Entretanto, apagar os sinais do rosto de uma mulher equivale a apagar a idade, o poder e a história da mesma. Como definiu a psicanalista, poeta e ensaísta, Maria Rita Kehl, em artigo no jornal “Folha de S. Paulo”, “a desvalorização da experiência esvazia o sentido da vida (…) A experiência, assim como a memória, produz consciência subjetiva – uma mulher é aquilo que ela viveu. Descartado o passado, em nome de uma eterna juventude, produz-se um vazio difícil de suportar”.

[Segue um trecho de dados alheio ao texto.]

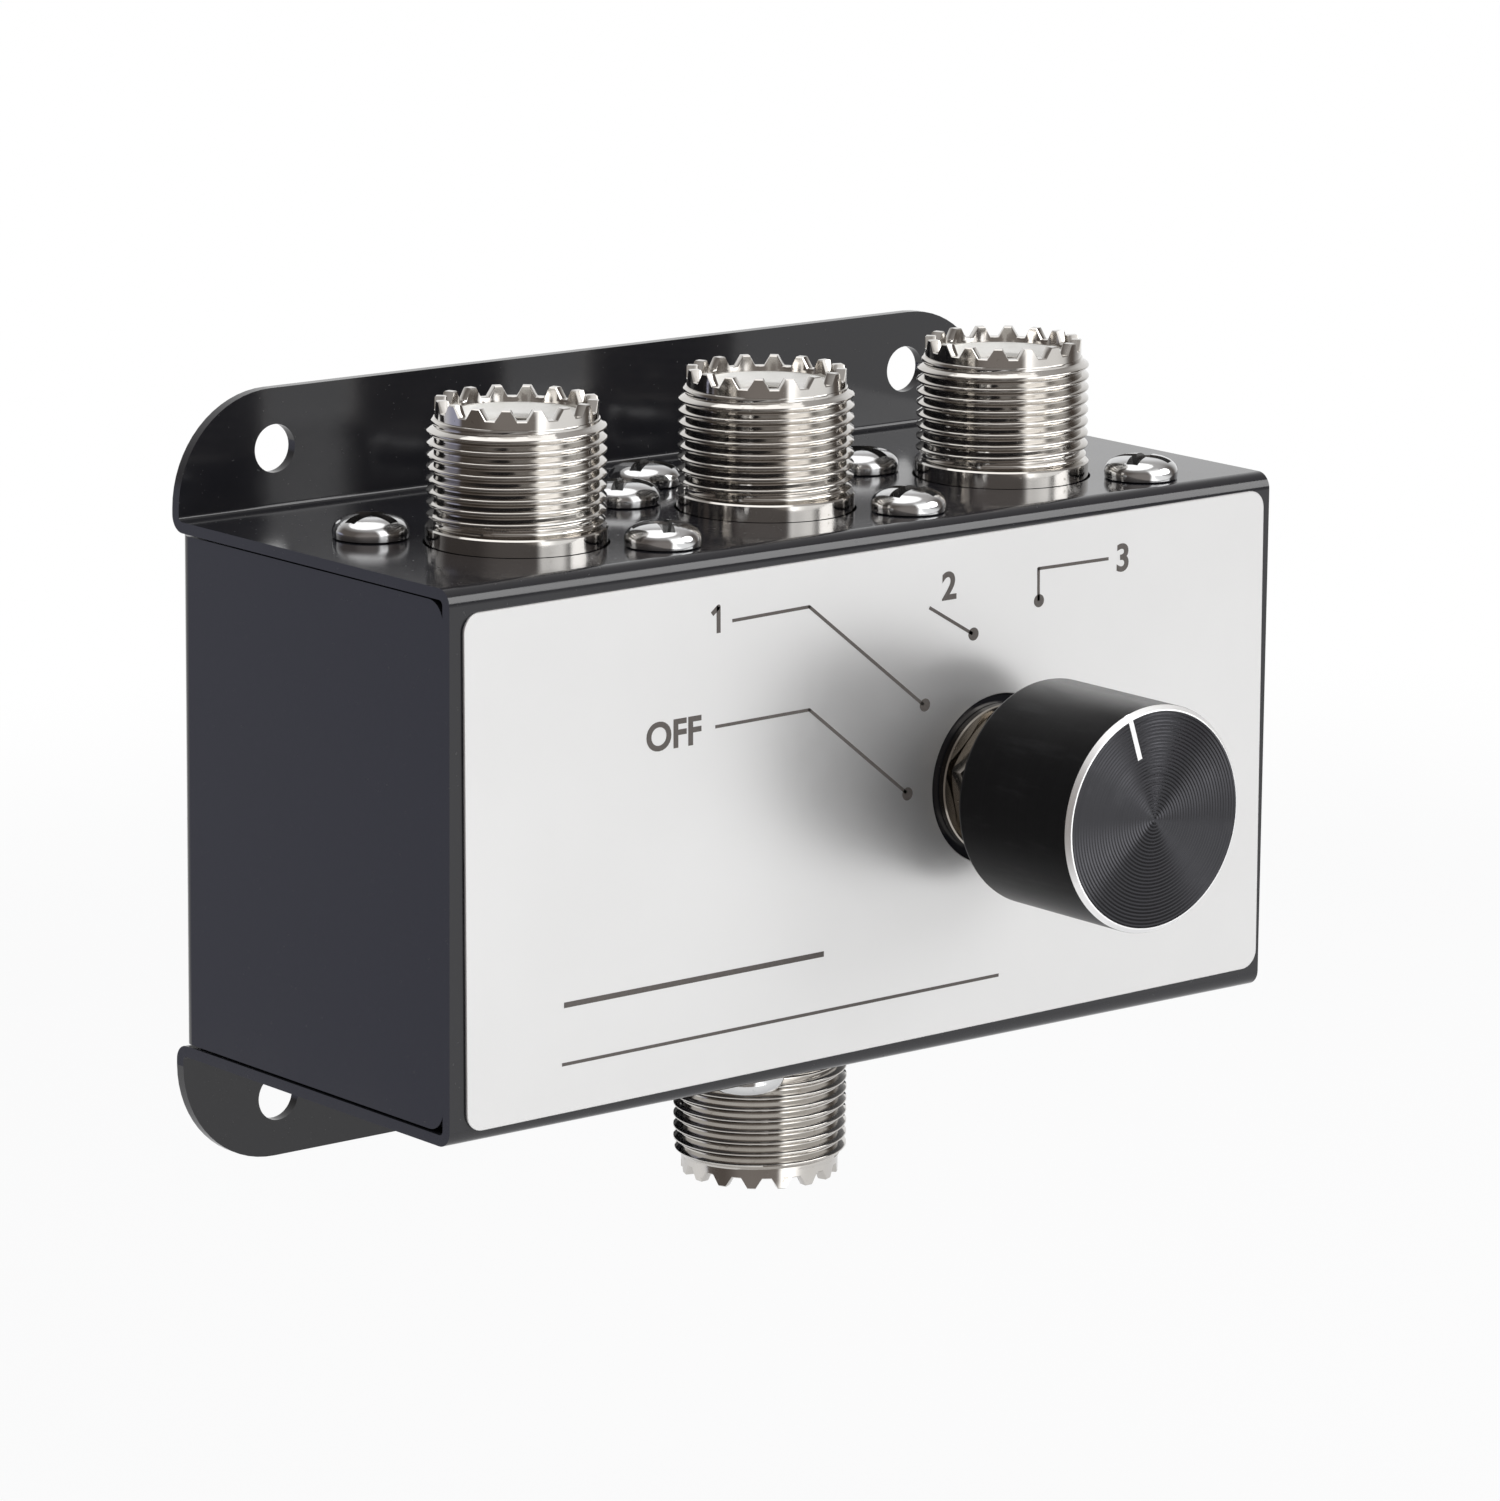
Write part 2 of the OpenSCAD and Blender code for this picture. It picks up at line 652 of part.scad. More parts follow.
// shaft with its flat for the knob
module switch_shaft() {
    flat_x = shaft_r - 0.8;
    color([0.78, 0.78, 0.77]) difference() {
        along_y(shaft_d, shaft_front_y, shaft_rear_y);
        about_switch(pointer_angle) translate([-shaft_r, shaft_front_y - 1, -flat_x - shaft_r])
            cube([shaft_d, core_back_y - shaft_front_y + 1, shaft_r]);
        ring_y(shaft_d + 1, shaft_d - 0.8, clip_y, clip_y + clip_t);
    }
}

// spring clip in the shaft's groove, in front of the bushing
module shaft_clip() {
    inner = shaft_d - 0.8 + 2 * fit_gap;
    color([0.3, 0.3, 0.32]) difference() {
        ring_y(clip_d, inner, clip_y + fit_gap, clip_y + clip_t - fit_gap);
        about_switch(0) translate([-1.4, clip_y - 1, -clip_d]) cube([2.8, clip_t + 2, clip_d - shaft_r * 0.5]);
    }
}

// ---- knob ----

// profile of the knob's shell, revolved about the switch axis: front face at y = 0, back at knob_len
module knob_shell() {
    r = knob_d / 2;
    inner_r = r - knob_wall;
    edge = 0.25;
    color([0.08, 0.08, 0.09]) difference() {
        translate([switch_x, knob_front_y, switch_z]) rotate([-90, 0, 0]) rotate_extrude()
            polygon([[0, 0], [r - knob_bevel, 0], [r, knob_bevel], [r, knob_len - edge],
                [r - edge, knob_len], [inner_r, knob_len], [inner_r, knob_face_t], [0, knob_face_t]]);
        about_switch(pointer_angle) {
            translate([-pointer_w / 2, knob_front_y - 1, pointer_start])
                cube([pointer_w, pointer_depth + 1, r]);
            translate([0, knob_front_y + knob_bevel, r]) rotate([-45, 0, 0])
                translate([-pointer_w / 2, -pointer_depth, -4 * knob_bevel]) cube([pointer_w, r, 8 * knob_bevel]);
        }
    }
}

// moulded core: rim, hub and six ribs, with a bore that follows the shaft's flat
module knob_core() {
    rim_r = knob_d / 2 - knob_wall - fit_gap;
    hub_r = 5.4;
    rib_w = 1;
    bore_r = shaft_r + fit_gap;
    flat_x = shaft_r - 0.8 + fit_gap;
    color([0.12, 0.12, 0.13]) difference() {
        union() {
            ring_y(2 * rim_r, 2 * (rim_r - 1.2), core_front_y, core_back_y);
            along_y(2 * hub_r, core_front_y, core_back_y);
            for (k = [0:5]) about_switch(pointer_angle + 60 * k)
                translate([-rib_w / 2, core_front_y, hub_r - 0.5]) cube([rib_w, core_back_y - core_front_y, rim_r - hub_r]);
        }
        difference() {
            along_y(2 * bore_r, shaft_front_y - 0.3, core_back_y + 1);
            about_switch(pointer_angle) translate([-bore_r - 1, shaft_front_y - 1, -flat_x - 2 * bore_r])
                cube([2 * bore_r + 2, knob_len + 2, 2 * bore_r]);
        }
    }
}

// ---- hook-up wires ----

// eyelet of the strip at an angle, at depth y
function eyelet(angle, y) = [switch_x + eyelet_reach * sin(angle), y, switch_z + eyelet_reach * cos(angle)];

// quarter bend of a wire in the XY plane, from +X round to +Y
module wire_bend() {
    rotate_extrude(angle = 90) translate([wire_bend_r, 0]) circle(d = wire_d);
}

// wire from a solder cup to an eyelet: out of the cup, across, then forward through the eyelet
module cup_to_eyelet(x, side, angle) {
    tip = eyelet(angle, strip_y - 1);
    across = abs(tip.x - x);
    rise = cup_level + 0.6 * cup_len - abs(tip.z);
    forward = socket_y - tip.y;
    b = wire_bend_r;
    translate([x, socket_y, tip.z]) mirror([tip.x < x ? 1 : 0, 0, 0]) mirror([0, 0, side < 0 ? 1 : 0]) {
        translate([0, 0, b]) cylinder(h = rise - b, d = wire_d);
        translate([b, 0, b]) rotate([90, 0, 0]) rotate([0, 0, 180]) wire_bend();
        translate([b, 0, 0]) rotate([0, 90, 0]) cylinder(h = across - 2 * b, d = wire_d);
        translate([across - b, -b, 0]) wire_bend();
        translate([across, -forward, 0]) rotate([-90, 0, 0]) cylinder(h = forward - b, d = wire_d);
    }
}

module output_wire(i) {
    color([0.85, 0.86, 0.87]) cup_to_eyelet(out_x[i], 1, throw_angles[i]);
}

module input_wire() {
    color([0.85, 0.86, 0.87]) cup_to_eyelet(socket_shift, -1, common_angle);
}

// ---- nodes ----

chassis();
rear_cover();
front_label();
on_input() socket_shell();  // shell_in
on_output(0) socket_shell();  // shell_out1
on_output(1) socket_shell();  // shell_out2
on_output(2) socket_shell();  // shell_out3
on_input() socket_insulator();  // insulator_in
on_output(0) socket_insulator();  // insulator_out1
on_output(1) socket_insulator();  // insulator_out2
on_output(2) socket_insulator();  // insulator_out3
on_input() socket_contact();  // contact_in
on_output(0) socket_contact();  // contact_out1
on_output(1) socket_contact();  // contact_out2
on_output(2) socket_contact();  // contact_out3
socket_screws();
socket_nuts();
cover_screws();
switch_frame();
switch_washer();
switch_nut();
frame_spacers();
frame_screws();
stator_wafer();
stator_contacts();
rotor_disc();
rotor_blade();
detent_carrier();
detent_balls();
detent_spring();
switch_shaft();
shaft_clip();
knob_shell();
knob_core();
input_wire();  // wire_in
output_wire(0);  // wire_out1
output_wire(1);  // wire_out2
output_wire(2);  // wire_out3
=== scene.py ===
# %% [markdown]
# # Coaxial antenna switch
# A small sheet-metal box with threaded coaxial sockets and a rotary selector. The CAD solids give the
# frame: their places, sizes and the way the knob turns. This script gives them their finish, and puts
# finely made pieces where the solids are only plain.
# Everything is worked out in millimetres and multiplied by MM, because the frame is in metres.

import math

import bmesh
import bpy
from mathutils import Matrix, Vector
from mathutils.geometry import tessellate_polygon


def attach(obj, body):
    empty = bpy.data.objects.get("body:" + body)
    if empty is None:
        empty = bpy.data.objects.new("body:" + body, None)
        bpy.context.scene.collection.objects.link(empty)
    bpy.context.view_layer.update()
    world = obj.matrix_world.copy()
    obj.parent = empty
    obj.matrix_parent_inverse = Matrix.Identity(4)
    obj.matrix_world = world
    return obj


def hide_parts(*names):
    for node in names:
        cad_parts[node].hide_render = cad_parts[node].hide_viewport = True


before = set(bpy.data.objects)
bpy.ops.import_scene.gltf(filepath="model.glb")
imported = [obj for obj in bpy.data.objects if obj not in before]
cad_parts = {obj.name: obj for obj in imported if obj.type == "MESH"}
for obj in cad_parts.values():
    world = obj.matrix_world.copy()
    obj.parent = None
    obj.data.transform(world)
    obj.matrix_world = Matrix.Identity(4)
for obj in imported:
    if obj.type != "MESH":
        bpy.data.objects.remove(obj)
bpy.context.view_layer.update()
MM = 0.001
FRONT = -41.0          # the front panel's face
TOP = 24.5             # the top plate's face; the bottom plate's is at -TOP
SWITCH_X = 14.4        # the selector's axis
SOCKET_Y = -26.4       # the line of socket axes
SOCKETS = {"in": -1.0, "out1": -29.2, "out2": -1.0, "out3": 27.2}

# %% [markdown]
# ## The camera
# The photograph was taken from the front left and a little above, from about two thirds of a metre,
# with a long lens. Fitting a pinhole camera to the box's corners gives its place and its three axes,
# so the render can be laid over the photograph.

# %% Place the camera
camera_data = bpy.data.cameras.new("photo_camera")
camera_data.sensor_width = 36.0
camera_data.lens = 173.3
camera_data.shift_x = 0.0029
camera_data.shift_y = -0.002
camera_data.clip_start = 0.01
camera_data.clip_end = 20.0
camera = bpy.data.objects.new("photo_camera", camera_data)
bpy.context.scene.collection.objects.link(camera)
right = Vector((0.7752, -0.6317, 0.0085))
upward = Vector((0.1283, 0.1705, 0.9770))
backward = Vector((-0.6186, -0.7562, 0.2133))
camera.matrix_world = Matrix.Translation(Vector((-407.8, -521.2, 142.1)) * MM) @ Matrix(
    (right, upward, backward)).transposed().to_4x4()
bpy.context.scene.camera = camera
print("camera at", [round(v, 3) for v in camera.location], "lens", camera_data.lens)

# %% [markdown]
# ## A small language for finishes
# A finish is a tree of shader nodes. Wiring each node by hand hides the idea, so a Wave wraps one
# output socket and lets Python's own operators add the Math nodes: 1 - wear * 0.5 reads as it is meant.
# Every other kind of node comes from one method, Finish.add, which takes its type, settings and inputs.

# %% Wave and Finish
class Wave:
    """One number that varies over a surface; arithmetic on it adds Math nodes."""

    def __init__(self, tree, socket):
        self.tree, self.socket = tree, socket

    def math(self, operation, first, second):
        return self.tree.add("ShaderNodeMath", {"operation": operation}, {0: first, 1: second})

    def __add__(self, other):
        return self.math("ADD", self, other)

    __radd__ = __add__

    def __sub__(self, other):
        return self.math("SUBTRACT", self, other)

    def __rsub__(self, other):
        return self.math("SUBTRACT", other, self)

    def __mul__(self, other):
        return self.math("MULTIPLY", self, other)

    __rmul__ = __mul__

    def __pow__(self, other):
        return self.math("POWER", self, other)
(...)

Naomi Wolf defende um maior vínculo entre as gerações, já que o mito da beleza tenta dividir, lançar as gerações mais velhas contra as mais novas e vice e versa, fazendo com que se invejem ou odeiem a aparência umas das outras. Segundo ela, as mulheres gostam de ser desejadas e se sentirem bonitas, mas esta busca pela beleza não deve nos fazer mal, submetendo nosso corpo a cirurgias plásticas inconsequentes ou dietas que deixam nosso organismo carente de nutrientes ao ponto de desencadear problemas como bulimia e anorexia. Para Wolf, “o melhor que a ‘beleza’ oferece nos pertence de direito por sermos mulheres”.

Fontes

DUBY, Georges, PERROT, Michelle. “História das Mulheres no Ocidente”. V. 3. Porto: Edições Afrontamento, 1991.

WOLF, Naomi. “O Mito da Beleza”. Rio de Janeiro: Rocco, 1992.

“Jornal do Brasil”, 07/03/2004.

Jornal “Folha de S. Paulo”, 20/09/1998.